Thank you!!!! Good thoughts and many hugs right back at ya!!!!
I check in every once in awhile to try to catch up or see if I can help anyone in a small way, or add my two cents! I feel very out of the loop, so I just pray you guys are doing well! There are a lot of new names and faces!
I am in my 7th month of therapy and doing great. My therapist and pdoc are a blessing and they have absolutely changed my life. David (my therapist) yells at me every time I say that because I should give myself much more credit. I have busted my butt and worked very hard to get where I am. I've gone through a lot of painful moments to have some MAJOR shifts in my perspective with my family and myself and with Michael. I am the healthiest (emotionally) I have ever been in my life. Yes, the meds help.....but I couldn't do it without the therapy.
I chose not to speak to Michael for atleast 3-4 months, during which time he spiralled even more out of control (no meds, drunk driving, accidents, jail time, totalled his car and lost his license, probation for months from work and ALMOST losing his job)......BUT I didn't care at all. It, gladly, was of no concern to me.
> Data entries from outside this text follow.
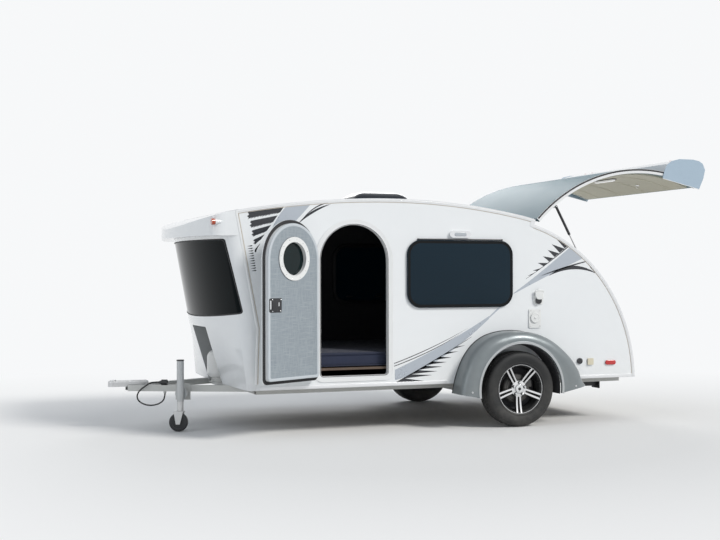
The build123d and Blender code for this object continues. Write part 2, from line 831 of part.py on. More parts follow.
def window_pane():
    """Right window pane in its frame."""
    return slab(window_shape(-15), half - 4, half + 2)


# Hatch, drawn closed and then opened about its hinge

hinge_point = tail_point(hatch_angle, -7.0)


def open_hatch(shape):
    """A hatch piece turned from closed to open."""
    x, z = hinge_point
    return Pos(x, 0, z) * Rot(0, -hatch_open, 0) * Pos(-x, 0, -z) * shape


def hatch_face(depth_out, depth_in, low, start=0.45):
    """Side-view band of the hatch between two depths."""
    first = hatch_angle + start
    lines = [
        profile_arc(tail_centre, tail_radius - depth_out, first, tail_turn),
        Line(tail_point(tail_turn, depth_out), tail_foot(depth_out, low)),
        Line(tail_foot(depth_out, low), tail_foot(depth_in, low)),
        Line(tail_foot(depth_in, low), tail_point(tail_turn, depth_in)),
        profile_arc(tail_centre, tail_radius - depth_in, tail_turn, first),
        Line(tail_point(first, depth_in), tail_point(first, depth_out)),
    ]
    return make_face(Wire(lines))


hatch_low = 40.0


def hatch_panel_shape():
    """Curved hatch panel over the wall edges, with a stiffening rim at both sides."""
    panel = slab(hatch_face(0, hatch_panel, hatch_low), -half, half)
    rim_face = hatch_face(hatch_panel, hatch_rim, hatch_low)
    panel += slab(rim_face, half - 34, half) + slab(rim_face, -half, -half + 34)
    panel = open_hatch(panel)
    pin = strut_hatch_pin()
    return panel + pin + mirror(pin, Plane.XZ)


def hatch_liner():
    """Inner lining of the hatch between the walls."""
    face = hatch_face(hatch_panel, hatch_panel + 14, hatch_low + 30, start=2.2)
    return open_hatch(slab(face, -inner_half + 60, inner_half - 60))


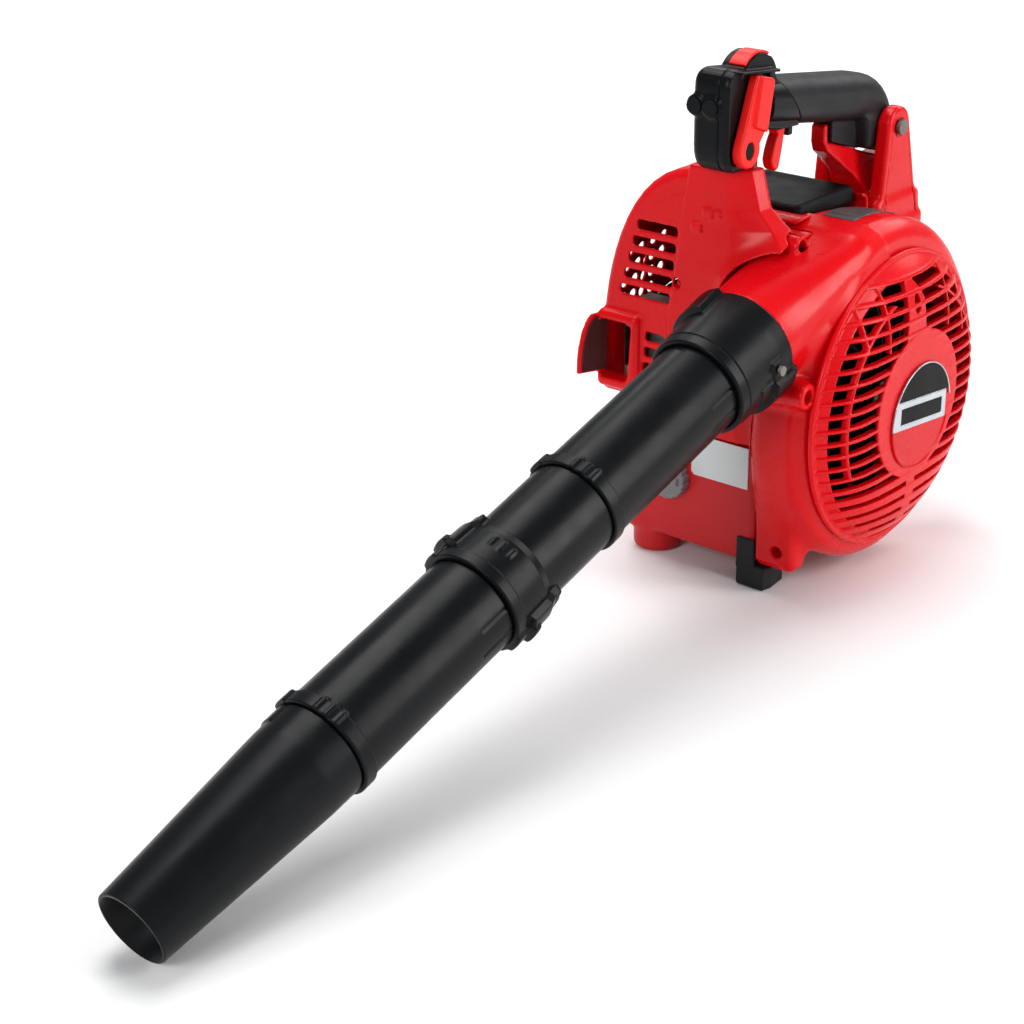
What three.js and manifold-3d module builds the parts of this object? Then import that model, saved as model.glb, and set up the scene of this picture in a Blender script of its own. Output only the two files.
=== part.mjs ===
// Hand-held petrol leaf blower: a scroll fan on the right, its two-stroke engine on the left, a
// handle on top and a blow tube in sections that slopes down to the front.
//
// Machine frame, in millimetres: the origin is the middle of the fan cover's rim, +X points out of
// the fan cover, -Y points forward to the nozzle and +Z up. The last lines move the whole machine
// so that its own origin is the bottom centre of its bounding box.

import * as THREE from 'three';
import { mergeVertices } from 'three/addons/utils/BufferGeometryUtils.js';
import Module from 'manifold-3d';

const wasm = await Module();
wasm.setup();

// ---- Driving dimensions -------------------------------------------------------------------------

const GAP = 0.3;                 // clearance between pieces that touch
const WALL = 2.6;                // moulded plastic wall
const FLOOR_Z = -137.5;          // what the feet stand on
const FRONT_Y = -96;             // flat front of the tank, the post and the engine cover

const RIM_RADIUS = 112.5;        // fan cover
const FAN_RADIUS = 93;           // impeller
const VOLUTE_BACK = -52;         // back wall of the scroll, except at its wider top
const VOLUTE_FACE = -1;          // face that the fan cover sits on

const TUBE_TILT = THREE.MathUtils.degToRad(17.1);   // blow tube, down to the front
const TUBE_X = -48.8;            // the tube's own plane
const TUBE_Z = 105.3;            // height of the tube's axis over the fan's axis
const PIPE_RADIUS = 34;
const BORE_RADIUS = 31.6;
// distances along the tube's axis from the fan's axis
const NECK_END = 130.3;
const COLLAR_END = 190.6;
const UPPER_END = 334;
const COUPLING_END = 440;
const LOWER_END = 583;
const NOZZLE_TIP = 740.4;
const TIP_RADIUS = 25.6;

const ENGINE_X = -112;           // middle of the cylinder
const COVER_LEFT = -200;         // engine cover's left side
const COVER_BOTTOM = -11;
const COVER_REAR = 50;
const RECESS_Z = 140;            // black shroud under the hand
const POST_TOP = 178;
const HANDLE_X = -88;            // middle plane of the handle
const GRIP_HALF = 18.5;
const BLOCK_LEFT = -108;         // front block of the handle
const LEVER_WALL = -77.3;        // side that the speed lever turns on
const LEDGE_RIGHT = -70;         // ledge over the lever
const TANK_TOP = -26;
const TANK_LOW_TOP = -56;        // behind the step, under the engine
const TANK_STEP = -58;
const TANK_BOTTOM = -118;
const TANK_LEFT = -176;
const TANK_RIGHT = -53;
const TANK_REAR = 55;
const REAR_BOLT = { y: 88, z: 178 };
const STARTER_RADIUS = 52;

const X = new THREE.Vector3(1, 0, 0);
const Y = new THREE.Vector3(0, 1, 0);
const Z = new THREE.Vector3(0, 0, 1);

// ---- Materials ----------------------------------------------------------------------------------

function finish(color, roughness, metalness = 0) {
  return () => new THREE.MeshStandardMaterial({ color, roughness, metalness });
}
const redPlastic = finish(0xd01820, 0.3);
const darkRed = finish(0xa8141a, 0.4);
const blackPlastic = finish(0x17191c, 0.45);
const rubber = finish(0x1f2123, 0.8);
const greyPlastic = finish(0x6e7072, 0.5);
const aluminium = finish(0xb4b6b8, 0.4, 0.9);
const steel = finish(0x8c8e90, 0.3, 1);
const labelFoil = finish(0xb8bcbc, 0.4, 0.4);
const ropeFibre = finish(0xd8d4c4, 0.9);
const filterFoam = finish(0x3c4a3a, 0.95);
const ceramic = finish(0xf0efe8, 0.3);

// ---- Solid helpers ------------------------------------------------------------------------------

function solid(geometry) {
  geometry.deleteAttribute('normal');
  geometry.deleteAttribute('uv');
  const merged = mergeVertices(geometry, 1e-3);
  const vertProperties = new Float32Array(merged.attributes.position.array);
  const triVerts = new Uint32Array(merged.index.array);
  const made = new wasm.Manifold(new wasm.Mesh({ numProp: 3, vertProperties, triVerts }));
  if (made.volume() > 0) return made;
  for (let i = 0; i < triVerts.length; i += 3) {
    [triVerts[i], triVerts[i + 1]] = [triVerts[i + 1], triVerts[i]];
  }
  return new wasm.Manifold(new wasm.Mesh({ numProp: 3, vertProperties, triVerts }));
}

// The largest of the bodies that a cut leaves.
function largest(piece) {
  return piece.decompose().sort((a, b) => b.volume() - a.volume())[0];
}

function joined(...pieces) {
  return pieces.reduce((whole, piece) => whole.add(piece));
}

function box(x0, x1, y0, y1, z0, z1) {
  const geometry = new THREE.BoxGeometry(x1 - x0, y1 - y0, z1 - z0);
  return solid(geometry.translate((x0 + x1) / 2, (y0 + y1) / 2, (z0 + z1) / 2));
}

// An outline is a list of [u, v] points or a Shape. A bevel rounds the two end faces' edges.
function extruded(outline, depth, bevel) {
  const points = Array.isArray(outline) ? outline.map(([u, v]) => new THREE.Vector2(u, v)) : null;
  const shape = points ? new THREE.Shape(points) : outline;
  const options = { depth: depth - 2 * bevel, bevelEnabled: bevel > 0, curveSegments: 5 };
  if (bevel > 0) {
    Object.assign(options, { bevelThickness: bevel, bevelSize: bevel, bevelOffset: -bevel });
    options.bevelSegments = 1;
  }
  return new THREE.ExtrudeGeometry(shape, options).translate(0, 0, bevel);
}

// Outline in (y, z), extruded from x0 to x1.
function prismX(outline, x0, x1, bevel = 0) {
  const turn = new THREE.Matrix4().makeBasis(Y, Z, X);
  return solid(extruded(outline, x1 - x0, bevel).applyMatrix4(turn).translate(x0, 0, 0));
}

// Outline in (x, z), extruded from y0 to y1.
function prismY(outline, y0, y1, bevel = 0) {
  const turn = new THREE.Matrix4().makeBasis(X, Z, Y.clone().negate());
  return solid(extruded(outline, y1 - y0, bevel).applyMatrix4(turn).translate(0, y1, 0));
}

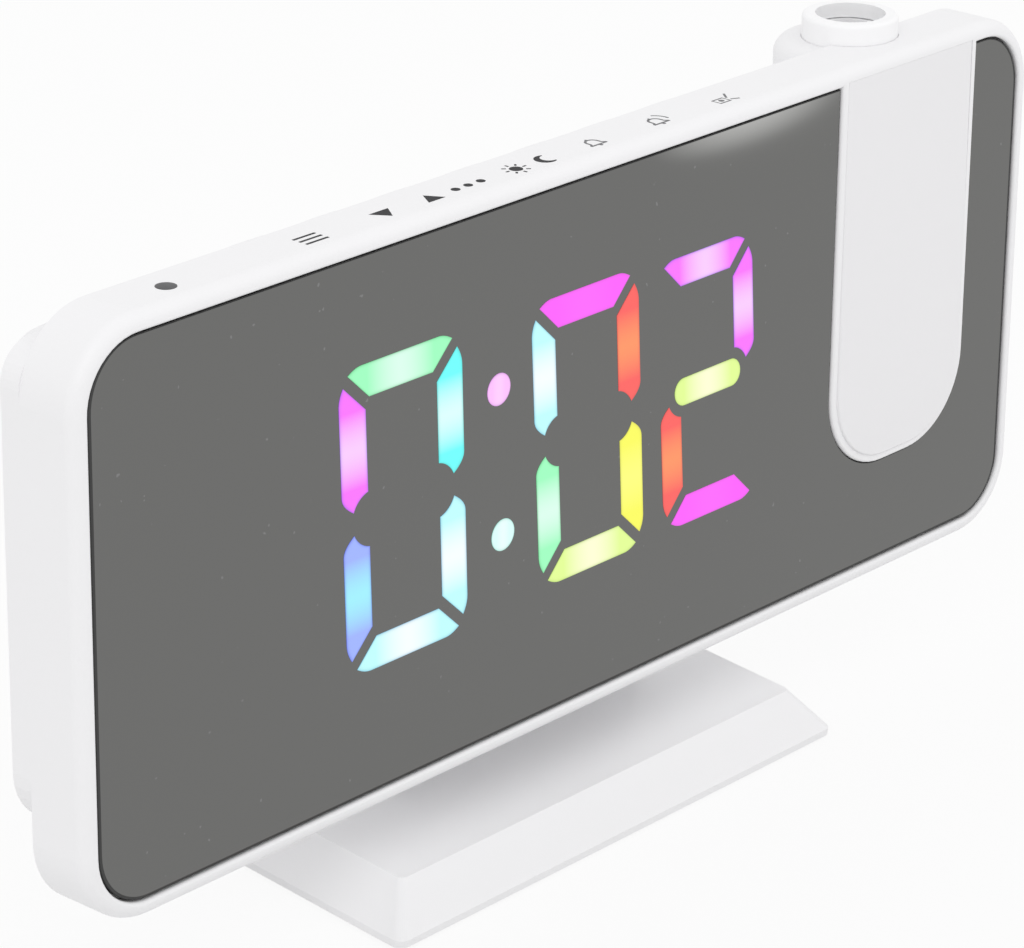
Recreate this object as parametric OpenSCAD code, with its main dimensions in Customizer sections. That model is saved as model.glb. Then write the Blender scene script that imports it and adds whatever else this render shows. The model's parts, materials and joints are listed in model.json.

My only focus was me and moving forward with MY life.
My lease is up at the end of August (on the west side), so I feel like a very long chapter of my life is coming to an end. I am diligently searching for a residence on the east side....back near work and my family....but I wouldn't trade my experience for the world because it wouldn't have brought me to therapy or to this transformation of my emotional health and perspective. It's funny....I am the healthiest one in my family now (which isn't saying much). I look around, and I'm like "Oh my Gosh....I honestly let you guys (parents) rule my life for so long and you are more messed up than me". And Michael.......I can't believe how I used to attach my caboose to the end of his non-stop emotional roller coaster and just go for a ride. Now, I sit back with compassion and just watch from a distance. Those are his issues, not mine.
Now, of his own accord, he has managed to stay sober, move out of his dad's basement, and start seeing MY pdoc and therapist. Making his own arrangments for transportation to and from work and therapy. He has been diagnosed with borderline personality disorder......they are not so convinced he is bipolar....however...we all know there is a fine line.
We are friendly, as we are in the process of seperating items from our storage unit. I wish him nothing but the best. I hope he finds a true path to happiness. I know my path to happiness does not include him.